After his wife died, Jacques Maritain published her journals. In the preface to that book, Raïssa’s Journal, he talks about her death, brought on by a stroke, and then gives this commentary: “God’s love is sweet only to those who are already saints and to those who do not know what they are talking about.”
“The gospel is absurd and the life of Jesus is meaningless unless we believe that He lived, died, and rose again with but one purpose in mind: to make brand-new creation. Not to make people with better morals but to create a community of prophets and professional lovers, men and women who would surrender to the mystery of the fire of the Spirit that burns within, who would live in ever greater fidelity to the omnipresent Word of God, who would enter into the center of it all, the very heart and mystery of Christ, into the center of the flame that consumes, purifies, and sets everything aglow with peace, joy, boldness, and extravagant, furious love. This, my friend, is what it really means to be a Christian.”

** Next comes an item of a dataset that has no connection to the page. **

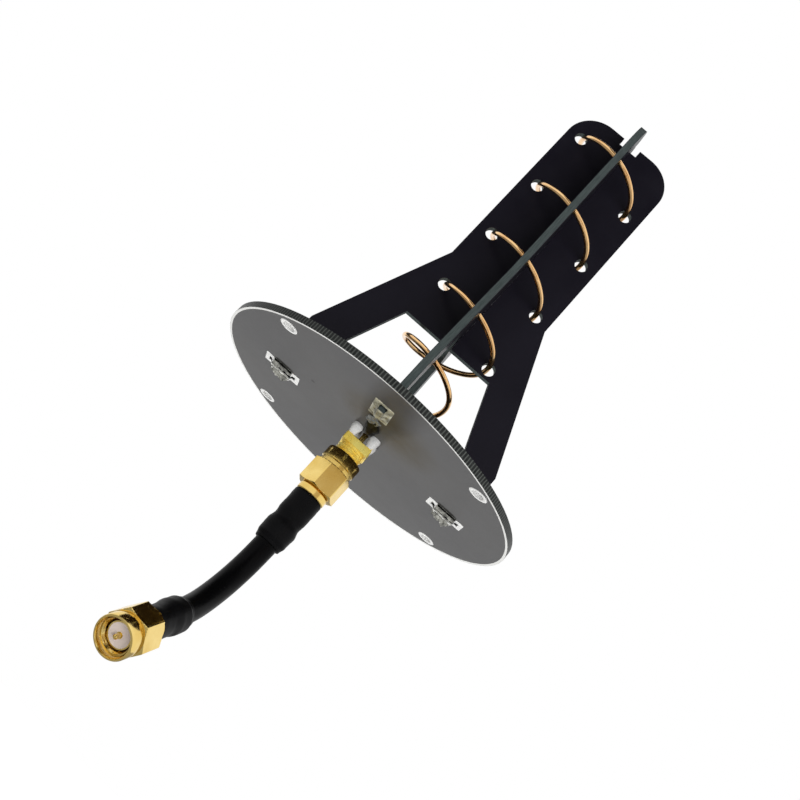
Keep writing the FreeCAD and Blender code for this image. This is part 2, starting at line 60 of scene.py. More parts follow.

We hear in the book of Revelation, that the day is coming when “everything in the universe, cry out the words, ‘to the one who sits on the throne and to the Lamb be blessing and honor, glory and might forever and ever.’”
That includes you.
And so in the words of a poem by Leonard Cohen:
Ring the bells that still can ring. Forget your perfect offering. There is a crack in everything. That’s how the light gets in.
So, let me ask you: do you love him?